Before the advent of ads, Rocketboom's revenue sources were licensing fees (to cell phones, TiVo, other online platforms) and merchandising. Congdon says she and her full-time fellow staffers now have salaries that enable them to live comfortably in Manhattan.

Still more mainstream acceptance came in February, when Rocketboom was featured in an episode of "CSI: Crime Scene Investigation," TV's most popular drama series. Congdon briefly played herself reporting on a lurid crime. Baron shot the segment with his own equipment and on Rocketboom's homemade set, proving perhaps that it doesn't take Hollywood's overhead to produce Hollywood-quality video.

All this has inspired the Rocketboomers to think bigger. Congdon says the pair has "20 ideas" for new vlogs. There are also talks with a number of possible partners. "We have the potential to grow this into a billion-dollar business," Baron says.

Arizona State's Craig Allen doesn't doubt that Rocketboom, and more serious versions to come, will have their own niche. But he doubts it will ever be big enough to displace conventional TV news.
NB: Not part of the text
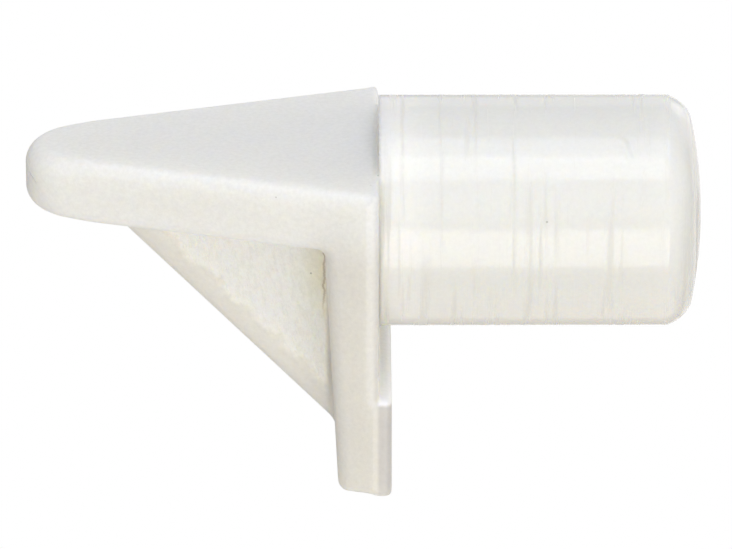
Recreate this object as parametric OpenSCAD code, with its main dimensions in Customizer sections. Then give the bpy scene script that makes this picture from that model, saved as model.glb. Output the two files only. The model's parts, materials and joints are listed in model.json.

The majority of the population, he points out, are working-class people who don't sit behind computers during the day, when most people consume online news. "You'll certainly have some providers who are going to reach 300,000 people on a regular basis [online], but the impact on the broader society, I think, is going to be small."

Jeff Jarvis says that misses the trees in a very large forest. Rocketboom alone won't kill the mainstream TV news, he says — but a thousand Rocketbooms just might.